»»
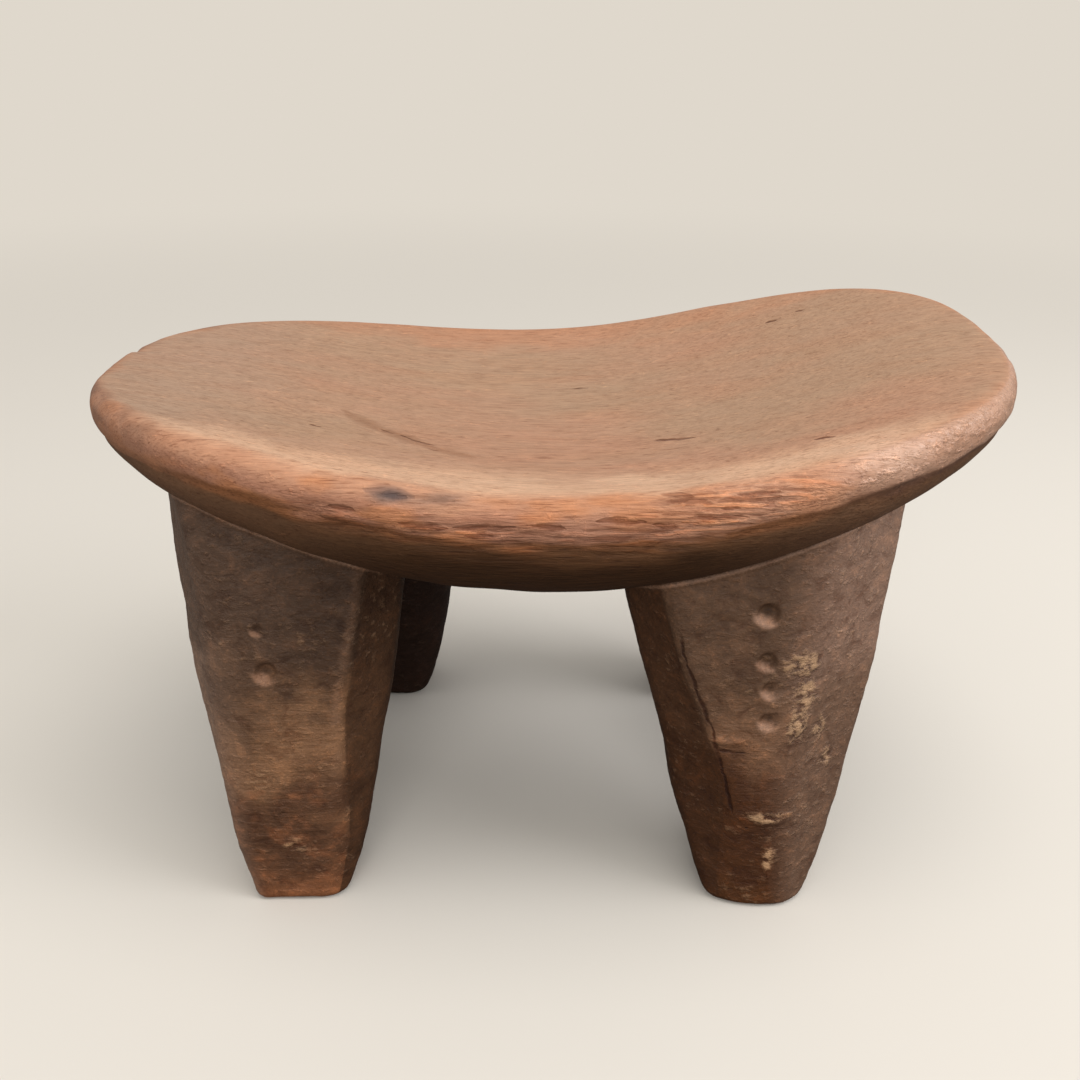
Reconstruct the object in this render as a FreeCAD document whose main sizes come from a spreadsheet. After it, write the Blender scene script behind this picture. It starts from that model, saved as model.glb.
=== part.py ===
"""Four-legged headrest stool carved from one block of wood, as a parametric document.

Millimetres. The origin is on the floor under the middle of the seat, +X runs along the
seat towards its higher end, +Y to the back and +Z up.

The seat is a loft through sections that stand across its length. Each leg is a loft
through three level outlines, trimmed by the seat so that it ends at the seat's underside.
"""

import FreeCAD
import Part
import Sketcher
import os

V = FreeCAD.Vector

# Driving dimensions, all kept in the spreadsheet called Size
DIMENSIONS = {
    # Seat plan
    "seat_length": 383,        # along X, end to end
    "seat_depth": 229,         # along Y, at the middle
    "outline_power": 2.6,      # 2 would be an ellipse, more is squarer
    "outline_fill": 0.98,      # below 1 leaves a short blunt face at each end
    # Crest line, which runs round the top of the rim
    "crest_height": 199,       # at the middle of the seat
    "saddle_rise": 21.3,       # both ends above the middle
    "saddle_ease": 1.25,       # how much the rise levels off towards the ends
    "end_tilt": 6.9,           # right end further up, left end further down
    "back_lift": 2.5,          # back edge above the seat's centre line
    "twist": 8.4,              # back edge further up at the right end
    # Seat section
    "dish_sag": 7,             # hollow of the top below the crests, at the middle
    "dish_fade": 0.9,          # share of that hollow lost at the ends
    "crest_inset": 8,          # crest inside the outermost edge
    "rim_height": 17,          # crest to the lower edge of the rounded rim
    "rim_radius": 12,
    "rim_tuck": 2,             # lower edge of the rim inside the outermost edge
    "bowl_depth": 43,          # lower edge of the rim to the underside
    "bowl_floor": 0.62,        # flat part of the underside, as a share of the width
    "bowl_shoulder": 0.85,     # depth of the haunches, as a share of the bowl
    # Levels of the leg outlines above the floor
    "foot_level": 0,
    "knee_level": 85,
    "top_level": 189,
    # Leg outlines along X, measured from the middle of the seat
    "left_foot_inner": 89,
    "left_foot_outer": 127,
    "left_knee_inner": 68,
    "left_knee_outer": 149,
    "left_top_inner": 52,
    "left_top_outer": 153,
    "right_foot_inner": 71,
    "right_foot_outer": 109,
    "right_knee_inner": 46,
    "right_knee_outer": 135,
    "right_top_inner": 25,
    "right_top_outer": 140,
    "left_rear_shift": 18,     # rear leg stands this much nearer the middle
    "right_rear_shift": 3,
    # Leg outlines along Y: the outward face, and the thickness behind it
    "foot_reach": 101,
    "foot_thick": 40,
    "knee_reach": 98,
    "knee_thick": 54,
    "top_reach": 89,
    "top_thick": 62,
    # Corner facets of the leg outlines, as shares of their width and thickness
    "outer_facet_wide": 0.29,
    "outer_facet_thick": 0.5,
    "inner_facet_wide": 0.2,
    "inner_facet_thick": 0.36,
    "foot_facet": 0.4,         # facets of the foot, as a share of the full facets
    # Dimples in the outward faces of the two front legs
    "dimple_radius": 6,
    "dimple_sink": 2.2,        # deepest point below the face
}

STATIONS_PER_HALF = 5

# How far the seat section's arcs first swell, as shares of their chords
RIM_SWELL = 0.25
HAUNCH_SWELL = 0.12
FLAT_SWELL = 0.03

LEVELS = ("foot", "knee", "top")

# Node name, which set of leg widths it uses, side along X, side along Y
LEGS = (
    ("front_left_leg", "left", -1, -1),
    ("front_right_leg", "right", 1, -1),
    ("rear_left_leg", "left", -1, 1),
    ("rear_right_leg", "right", 1, 1),
)

# Dimples of each front leg: place along X, and height
DIMPLES = {
    "front_left_leg": ((-115, 132), (-113, 114)),
    "front_right_leg": ((84, 142), (85, 122), (87.5, 109), (88, 95)),
}


def make_sheet(doc):
    """Spreadsheet with one plain number for each driving dimension."""
    sheet = doc.addObject("Spreadsheet::Sheet", "Size")
    for row, (alias, number) in enumerate(DIMENSIONS.items(), start=1):
        sheet.set(f"A{row}", alias)
        sheet.set(f"B{row}", str(number))
        sheet.setAlias(f"B{row}", alias)
    doc.recompute()


def origin_plane(body, role):
    """Origin plane of a body, such as XY_Plane."""
    for feature in body.Origin.OriginFeatures:
        if feature.Role == role:
            return feature
    raise RuntimeError(f"{body.Label} has no {role}")


def new_sketch(body, name, role):
    """Sketch on one of the body's own origin planes."""
    sketch = body.newObject("Sketcher::SketchObject", name)
    sketch.AttachmentSupport = [(origin_plane(body, role), "")]
    sketch.MapMode = "FlatFace"
    return sketch


def point_at(sketch, place):
    """Sketch point that a pair of expressions gives now."""
    numbers = [sketch.evalExpression(text) for text in place]
    return V(*[getattr(number, "Value", number) for number in numbers], 0)


def constrain(sketch, expression, *definition):
    """Add a dimension constraint that follows an expression."""
    number = sketch.evalExpression(expression)
    index = sketch.addConstraint(Sketcher.Constraint(*definition, float(number)))
    sketch.setExpression(f"Constraints[{index}]", expression)


def pin(sketch, edge, end, place):
    """Hold one end of an edge at a pair of expressions."""
    origin = (-1, 1)
    constrain(sketch, place[0], "DistanceX", *origin, edge, end)
    constrain(sketch, place[1], "DistanceY", *origin, edge, end)


def join(sketch, kind, edge, end, other, other_end):
    """Join two edge ends, by Coincident or smoothly by Tangent."""
    sketch.addConstraint(Sketcher.Constraint(kind, edge, end, other, other_end))


def arc_between(start, end, swell):
    """Arc from start to end that swells to the right of its chord, by a share of it."""
    chord = end - start
    middle = (start + end) * 0.5 + V(chord.y, -chord.x, 0) * swell
    return Part.Arc(start, middle, end)


def seat_section(body, index):
    """Closed section of the seat at one station, with its own crest level as zero.

    Stations run from -1 at the left end to 1 at the right end and crowd together there.
    """
    station = f"sin({index} * 90 deg / {STATIONS_PER_HALF})"
    sketch = new_sketch(body, f"Section{index + STATIONS_PER_HALF}", "YZ_Plane")
    crest = (
        f"Size.crest_height + Size.end_tilt * {station}"
        f" + Size.saddle_rise * ((1 + Size.saddle_ease) * {station}^2"
        f" - Size.saddle_ease * {station}^4)"
    )
    roll = f"atan(2 * (Size.back_lift + Size.twist * {station}) / Size.seat_depth)"
    sketch.setExpression("AttachmentOffset.Base.z", f"Size.seat_length / 2 * {station}")
    sketch.setExpression("AttachmentOffset.Base.y", crest)
    sketch.setExpression("AttachmentOffset.Rotation.Angle", roll)

    reach = (
        f"Size.seat_depth / 2 * (1 - Size.outline_fill * abs({station})^Size.outline_power)"
        f"^(1 / Size.outline_power)"
    )
    sag = f"Size.dish_sag * (1 - Size.dish_fade * {station}^2)"
    bowl = f"Size.bowl_depth * sqrt(1 - Size.outline_fill * {station}^2)"
    crest_point = (f"{reach} - Size.crest_inset", "0")
    rim_point = (f"{reach} - Size.rim_tuck", "-Size.rim_height")
    haunch_point = (
        f"Size.bowl_floor * ({reach})",
        f"-Size.rim_height - Size.bowl_shoulder * {bowl}",
    )

    def front(place):
        return (f"-({place[0]})", place[1])

    # From the front crest round the underside to the back crest
    places = (
        front(crest_point), front(rim_point), front(haunch_point),
        haunch_point, rim_point, crest_point,
    )
    points = [point_at(sketch, place) for place in places]
    swells = (RIM_SWELL, HAUNCH_SWELL, FLAT_SWELL, HAUNCH_SWELL, RIM_SWELL)
    arcs = [arc_between(*ends) for ends in zip(points, points[1:], swells)]
    arcs.append(arc_between(points[0], points[-1], FLAT_SWELL))
    edges = [sketch.addGeometry(arc) for arc in arcs]
    front_rim, front_haunch, floor, back_haunch, back_rim, dish = edges
    join(sketch, "Coincident", front_rim, 2, front_haunch, 1)
    join(sketch, "Tangent", front_haunch, 2, floor, 1)
    join(sketch, "Tangent", floor, 2, back_haunch, 1)
    join(sketch, "Coincident", back_haunch, 2, back_rim, 1)
    join(sketch, "Coincident", dish, 1, front_rim, 1)
    join(sketch, "Coincident", dish, 2, back_rim, 2)
    for edge, place in zip(edges[:5], places):
        pin(sketch, edge, 1, place)
    pin(sketch, back_rim, 2, crest_point)
    half_floor = f"({haunch_point[0]})"
    floor_sag = f"((1 - Size.bowl_shoulder) * {bowl})"
    half_dish = f"({crest_point[0]})"
    constrain(sketch, "Size.rim_radius", "Radius", front_rim)
    constrain(sketch, "Size.rim_radius", "Radius", back_rim)
    constrain(sketch, f"({half_floor}^2 + {floor_sag}^2) / (2 * {floor_sag})", "Radius", floor)
    constrain(sketch, f"({half_dish}^2 + ({sag})^2) / (2 * {sag})", "Radius", dish)
    return sketch


def loft_through(body, name, sections):
    """Loft of a body through its section sketches, in order."""
    loft = body.newObject("PartDesign::AdditiveLoft", name)
    loft.Profile = sections[0]
    loft.Sections = sections[1:]


def make_seat(doc):
    """Dished saddle seat with a rounded rim and a bowl-shaped underside."""
    body = doc.addObject("PartDesign::Body", "Seat")
    body.Label = "seat"
    stations = range(-STATIONS_PER_HALF, STATIONS_PER_HALF + 1)
    loft_through(body, "SeatLoft", [seat_section(body, index) for index in stations])
    doc.recompute()
    return body


def leg_outline(body, level, widths, side_x, side_y):
    """Eight-cornered outline of a leg at one level, its outward face first."""
    sketch = new_sketch(body, f"{level.title()}Outline", "XY_Plane")
    sketch.setExpression("AttachmentOffset.Base.z", f"Size.{level}_level")
    shift = f"Size.{widths}_rear_shift" if side_y > 0 else "0"
    inner = f"Size.{widths}_{level}_inner - {shift}"
    outer = f"Size.{widths}_{level}_outer - {shift}"
    width = f"(Size.{widths}_{level}_outer - Size.{widths}_{level}_inner)"
    reach = f"Size.{level}_reach"
    thick = f"Size.{level}_thick"
    share = "Size.foot_facet" if level == "foot" else "1"
    outer_wide = f"{share} * Size.outer_facet_wide * {width}"
    outer_thick = f"{share} * Size.outer_facet_thick * {thick}"
    inner_wide = f"{share} * Size.inner_facet_wide * {width}"
    inner_thick = f"{share} * Size.inner_facet_thick * {thick}"
    corners = (
        (f"{inner} + {inner_wide}", reach),
        (f"{outer} - {outer_wide}", reach),
        (outer, f"{reach} - {outer_thick}"),
        (outer, f"{reach} - {thick} + {inner_thick}"),
        (f"{outer} - {inner_wide}", f"{reach} - {thick}"),
        (f"{inner} + {inner_wide}", f"{reach} - {thick}"),
        (inner, f"{reach} - {thick} + {inner_thick}"),
        (inner, f"{reach} - {inner_thick}"),
    )
    places = [(f"{side_x} * ({x})", f"{side_y} * ({y})") for x, y in corners]
    points = [point_at(sketch, place) for place in places]
    following = points[1:] + points[:1]
    edges = [sketch.addGeometry(Part.LineSegment(*ends)) for ends in zip(points, following)]
    for edge, next_edge, place in zip(edges, edges[1:] + edges[:1], places):
        join(sketch, "Coincident", edge, 2, next_edge, 1)
        pin(sketch, edge, 1, place)
    return sketch


def cut_dimples(body, places):
    """Shallow round dimples in the outward face of a front leg, above its knee."""
    for number, (along, height) in enumerate(places, start=1):
        dimple = body.newObject("PartDesign::SubtractiveSphere", f"Dimple{number}")
        climb = f"({height} - Size.knee_level) / (Size.top_level - Size.knee_level)"
        face = f"Size.knee_reach + (Size.top_reach - Size.knee_reach) * {climb}"
        dimple.setExpression("Radius", "Size.dimple_radius")
        dimple.setExpression("AttachmentOffset.Base.x", f"{along}")
        dimple.setExpression(
            "AttachmentOffset.Base.y", f"-({face} + Size.dimple_radius - Size.dimple_sink)"
        )
        dimple.setExpression("AttachmentOffset.Base.z", f"{height}")
        dimple.AttachmentSupport = [(origin_plane(body, "XY_Plane"), "")]
        dimple.MapMode = "FlatFace"


def make_leg(doc, seat, node, widths, side_x, side_y):
    """Tapering faceted leg that ends at the seat's underside."""
    name = node.title().replace("_", "")
    body = doc.addObject("PartDesign::Body", f"{name}Blank")
    outlines = [leg_outline(body, level, widths, side_x, side_y) for level in LEVELS]
    loft_through(body, f"{name}Loft", outlines)
    doc.recompute()
    cut_dimples(body, DIMPLES.get(node, ()))
    leg = doc.addObject("Part::Cut", name)
    leg.Label = node
    leg.Base = body
    leg.Tool = seat
    doc.recompute()
    return leg


def check(doc, pieces):
    """Stop if an object of the document failed or a piece isn't one valid solid."""
    for item in doc.Objects:
        if "Invalid" in item.State or "Error" in item.State:
            raise RuntimeError(f"{item.Name} is {item.State}")
    for piece in pieces:
        shape = piece.Shape
        if shape.isNull() or not shape.isValid() or len(shape.Solids) != 1:
            raise RuntimeError(f"{piece.Label} isn't one valid solid")


doc = FreeCAD.newDocument("HeadrestStool")
make_sheet(doc)
seat = make_seat(doc)
pieces = [seat] + [make_leg(doc, seat, *leg) for leg in LEGS]
check(doc, pieces)

os.makedirs("parts", exist_ok=True)
for piece in pieces:
    piece.Shape.exportStep(f"parts/{piece.Label}.step")
    print(piece.Label, round(piece.Shape.Volume), piece.Shape.BoundBox)
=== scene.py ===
import math

import bpy
import numpy as np
from mathutils import Matrix, Vector


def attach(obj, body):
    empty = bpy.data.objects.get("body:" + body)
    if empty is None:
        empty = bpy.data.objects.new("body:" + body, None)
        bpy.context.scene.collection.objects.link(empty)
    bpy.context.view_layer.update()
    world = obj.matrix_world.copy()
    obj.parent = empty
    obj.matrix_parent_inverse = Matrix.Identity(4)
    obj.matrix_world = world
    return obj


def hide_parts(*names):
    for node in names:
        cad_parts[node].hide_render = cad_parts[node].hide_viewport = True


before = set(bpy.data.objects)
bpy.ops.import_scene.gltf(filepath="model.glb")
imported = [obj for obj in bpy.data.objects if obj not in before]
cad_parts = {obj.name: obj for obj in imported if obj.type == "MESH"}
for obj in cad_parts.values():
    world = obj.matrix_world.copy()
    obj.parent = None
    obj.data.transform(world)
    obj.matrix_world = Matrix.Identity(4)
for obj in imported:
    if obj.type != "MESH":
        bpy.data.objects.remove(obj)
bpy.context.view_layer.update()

# ----- Sizes in millimetres, in the frame of the CAD model -----

# Seat plan: the widest place, the reach of each end from it, and how square each end is
SEAT_MIDDLE_X = -3.5
SEAT_LEFT = 188.5
SEAT_RIGHT = 193.8
SEAT_HALF_DEPTH = 115.0
OUTLINE_POWER_LEFT = 2.72
OUTLINE_POWER_RIGHT = 2.59
WAIST = 1.4
# Crest heights along the seat's middle line, (x, z)
CREST_STATIONS = (
    (-190, 213.4), (-143, 211.4), (-93, 204.9), (-48, 200.9), (-3, 199.0),
    (42, 202.6), (87, 211.5), (137, 223.2), (190, 229.0),
)
BACK_LIFT = 2.6
TWIST_PER_MM = 0.041
DISH_SAG = 7.0
# Crest inside the outline, then the rim's height and how far its lower edge tucks in
CREST_INSET_END = 5.5
CREST_INSET_FRONT = 9.6
CREST_INSET_FRONT_RIGHT = 6.0
CREST_INSET_BACK = 5.8
RIM_END = 15.8
RIM_SIDE = 18.0
TUCK_END = 3.7
TUCK_SIDE = 2.0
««
◆ **Challenge**: Quote word for word the lines from the line holding "pieces = [seat]" through the line holding "obj.matrix_world = world"; include both of those lines and add nothing.

◆ **Result for this exercise**:
pieces = [seat] + [make_leg(doc, seat, *leg) for leg in LEGS]
check(doc, pieces)

os.makedirs("parts", exist_ok=True)
for piece in pieces:
    piece.Shape.exportStep(f"parts/{piece.Label}.step")
    print(piece.Label, round(piece.Shape.Volume), piece.Shape.BoundBox)
=== scene.py ===
import math

import bpy
import numpy as np
from mathutils import Matrix, Vector


def attach(obj, body):
    empty = bpy.data.objects.get("body:" + body)
    if empty is None:
        empty = bpy.data.objects.new("body:" + body, None)
        bpy.context.scene.collection.objects.link(empty)
    bpy.context.view_layer.update()
    world = obj.matrix_world.copy()
    obj.parent = empty
    obj.matrix_parent_inverse = Matrix.Identity(4)
    obj.matrix_world = world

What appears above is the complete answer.